# start of Data lines

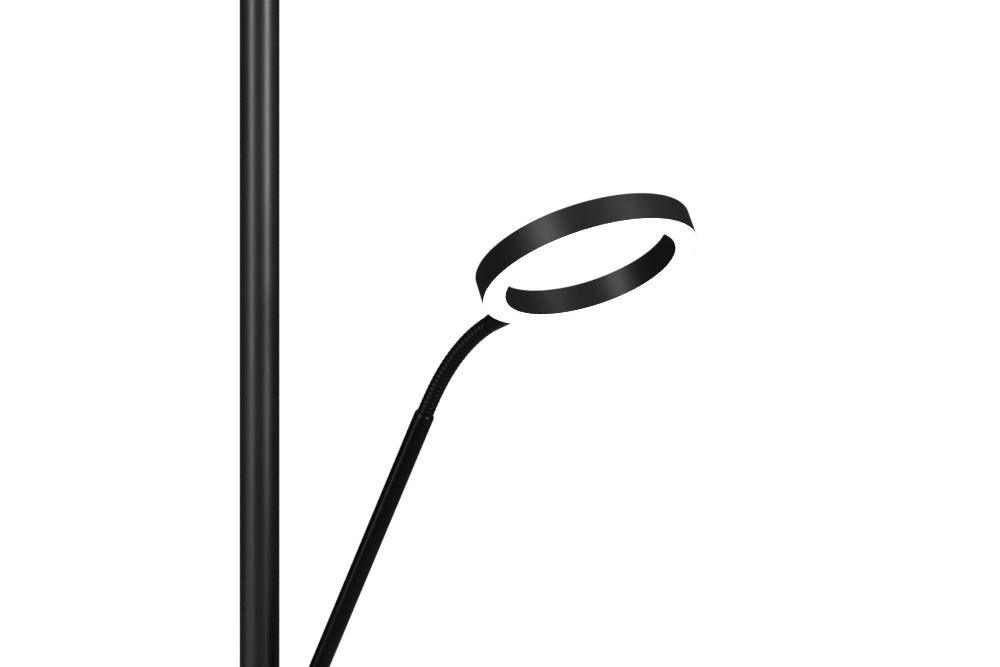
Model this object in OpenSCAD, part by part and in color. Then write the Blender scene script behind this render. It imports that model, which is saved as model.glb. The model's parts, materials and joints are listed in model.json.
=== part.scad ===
// Torchiere floor lamp: a ring-shaped uplighter on a three-piece pole, with a
// ring-shaped reading lamp on a leaning tube and a flexible neck.
// Millimetres. The pole stands on the origin, +Z is up, the reading arm leans
// towards +X and the uplighter ring reaches towards -X.

/* [Overall] */
// Height of the uplighter's top edge above the floor
total_h = 1830; // [1760:5:1900]

/* [Base] */
// Diameter of the base
base_d = 280; // [270:5:320]
// Height of the base's top face above the floor
base_h = 26; // [25:0.5:30]
// Thickness of the foam pad under the base
pad_t = 2; // [1:0.5:3]
// Thickness of the steel bottom plate
plate_t = 3; // [2:0.5:4]
// Wall of the spun base cover
cover_t = 1.5; // [1:0.1:2]
// Radius of the cover's upper edge
cover_edge = 7; // [4:0.5:8]

/* [Pole] */
// Outer diameter of the pole
pole_d = 25; // [24:0.5:27]
// Wall thickness of the pole tubes
pole_wall = 1.5; // [1.2:0.1:1.8]
// Height of the joint between the lower and the middle tube
pole_joint_z = 520; // [450:10:600]

/* [Dimmer housing] */
// Height of the housing's lower face
hub_z = 1008; // [1000:1:1012]
// Overall height of the housing with its two caps
hub_h = 96; // [94:1:100]
// Outer diameter of the housing
hub_d = 34; // [34:0.5:38]
// Wall of the housing
hub_wall = 1.8; // [1.5:0.1:2]
// Diameter of the two rotary knobs
knob_d = 18; // [16:0.5:20]
// Length of the knobs
knob_l = 12; // [10:0.5:14]
// Distance between the two knobs
knob_pitch = 24; // [23:0.5:25]

/* [Reading arm] */
// Lean of the arm tube from the vertical, as it stands
arm_lean = 28.85; // [24:0.05:36]
// Distance of the arm's pivot from the pole's axis
pivot_x = 30; // [30:0.5:32]
// Distance from the pivot to the upper end of the arm tube
arm_len = 227.7; // [180:0.1:280]
// Outer diameter of the arm tube
arm_d = 12; // [12:0.5:13]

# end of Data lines

[Instructions for the task]:
Can you give every line above again, exactly as written?

[Task solution]:
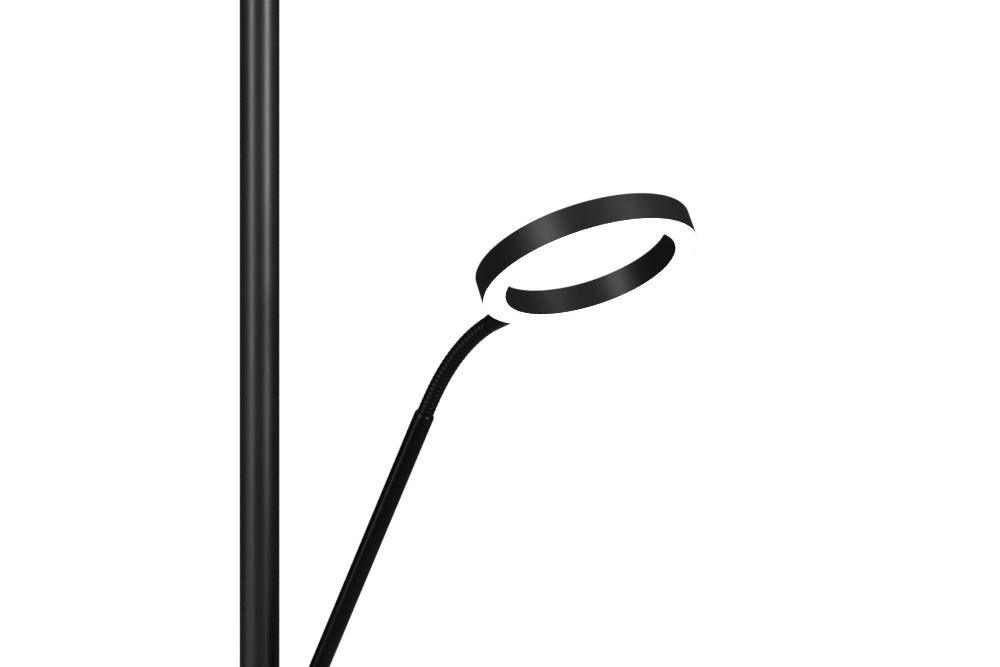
Model this object in OpenSCAD, part by part and in color. Then write the Blender scene script behind this render. It imports that model, which is saved as model.glb. The model's parts, materials and joints are listed in model.json.
=== part.scad ===
// Torchiere floor lamp: a ring-shaped uplighter on a three-piece pole, with a
// ring-shaped reading lamp on a leaning tube and a flexible neck.
// Millimetres. The pole stands on the origin, +Z is up, the reading arm leans
// towards +X and the uplighter ring reaches towards -X.

/* [Overall] */
// Height of the uplighter's top edge above the floor
total_h = 1830; // [1760:5:1900]

/* [Base] */
// Diameter of the base
base_d = 280; // [270:5:320]
// Height of the base's top face above the floor
base_h = 26; // [25:0.5:30]
// Thickness of the foam pad under the base
pad_t = 2; // [1:0.5:3]
// Thickness of the steel bottom plate
plate_t = 3; // [2:0.5:4]
// Wall of the spun base cover
cover_t = 1.5; // [1:0.1:2]
// Radius of the cover's upper edge
cover_edge = 7; // [4:0.5:8]

/* [Pole] */
// Outer diameter of the pole
pole_d = 25; // [24:0.5:27]
// Wall thickness of the pole tubes
pole_wall = 1.5; // [1.2:0.1:1.8]
// Height of the joint between the lower and the middle tube
pole_joint_z = 520; // [450:10:600]

/* [Dimmer housing] */
// Height of the housing's lower face
hub_z = 1008; // [1000:1:1012]
// Overall height of the housing with its two caps
hub_h = 96; // [94:1:100]
// Outer diameter of the housing
hub_d = 34; // [34:0.5:38]
// Wall of the housing
hub_wall = 1.8; // [1.5:0.1:2]
// Diameter of the two rotary knobs
knob_d = 18; // [16:0.5:20]
// Length of the knobs
knob_l = 12; // [10:0.5:14]
// Distance between the two knobs
knob_pitch = 24; // [23:0.5:25]

/* [Reading arm] */
// Lean of the arm tube from the vertical, as it stands
arm_lean = 28.85; // [24:0.05:36]
// Distance of the arm's pivot from the pole's axis
pivot_x = 30; // [30:0.5:32]
// Distance from the pivot to the upper end of the arm tube
arm_len = 227.7; // [180:0.1:280]
// Outer diameter of the arm tube
arm_d = 12; // [12:0.5:13]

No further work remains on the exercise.